Education is the key to the development of our future workforce. Maybe it's time our children were taught about autism at school. From personal experience of our three children, I am not aware that the subject of autism is touched on in the classroom.  It is unfortunate that World Autism Awareness Day generally falls in the Easter Holidays and so schools don’t often highlight the day by fundraising or awareness.

Our daughter has been in a class with another boy who has autism for the past 3 years.  Neither of them were aware that the other one had ASD.  They are both at differing ends of the spectrum and accept one another for who they are, rather than questioning what others may describe as quirky, eccentric or rude to name a few descriptors, which our daughter has been called in class.  If all children were made aware of invisible disabilities they would learn to embrace everyone for whom they are rather than stereotyping them, which then continues into how people perceive others in adulthood.

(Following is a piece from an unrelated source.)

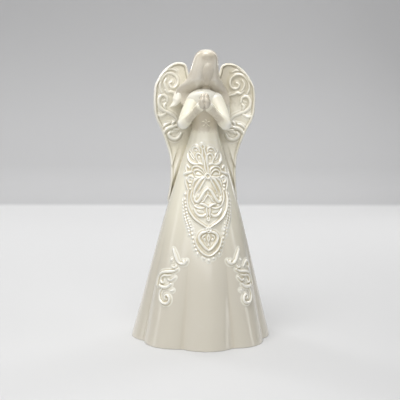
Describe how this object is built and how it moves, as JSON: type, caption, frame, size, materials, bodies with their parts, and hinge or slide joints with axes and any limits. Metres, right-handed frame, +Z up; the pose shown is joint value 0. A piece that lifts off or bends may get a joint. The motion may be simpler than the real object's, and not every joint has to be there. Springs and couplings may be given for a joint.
{
  "type": "porcelain angel figurine",
  "caption": "Standing praying angel in ivory glazed porcelain: hollow fluted gown, bowed head under long hair, cupped scrollwork wings, raised scroll relief.",
  "frame": {"origin": "middle of the foot, on the surface the figurine stands on", "axes": "+Z up the figure, -Y out of its front, +X to the figure's own left"},
  "size_m": [0.123, 0.111, 0.2497],
  "materials": {
    "ivory_glaze": "high-gloss ivory glaze over a pale porcelain body",
    "relief_glaze": "the same ivory glaze, thinner over raised relief"
  },
  "bodies": {
    "root": {"gown_shell": "ivory_glaze", "bust": "ivory_glaze", "head": "ivory_glaze", "hair_mantle": "ivory_glaze", "hair_lock_right": "ivory_glaze", "hair_lock_left": "ivory_glaze", "sleeve_right": "ivory_glaze", "sleeve_left": "ivory_glaze", "forearm_right": "ivory_glaze", "forearm_left": "ivory_glaze", "hand_right": "ivory_glaze", "hand_left": "ivory_glaze", "wing_right": "ivory_glaze", "wing_left": "ivory_glaze", "wing_scroll_upper_right": "relief_glaze", "wing_scroll_upper_left": "relief_glaze", "wing_scroll_lower_right": "relief_glaze", "wing_scroll_lower_left": "relief_glaze", "medallion_bow": "relief_glaze", "medallion_frame": "relief_glaze", "medallion_pendant": "relief_glaze", "hem_spray_right": "relief_glaze", "hem_spray_left": "relief_glaze"}
  },
  "joints": []
}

Our ASD children are intelligent individuals who deserve to do as well as everyone else in their generation.  They have the determination to succeed, but need the world to accept them for who they are.  Adapting the workplace to suit their requirements is no different from schools adjusting the classroom and how they work in it, to meet their needs. 

As a family we do not see autism as a disability.  Instead it is a gift – our two ASD children may see the world in a different way from our ‘neurotypical’ son, but it doesn’t make it the wrong way.  By maximizing their strengths, they will all succeed in life and reach their true potential.  We can’t ask for anymore as parents.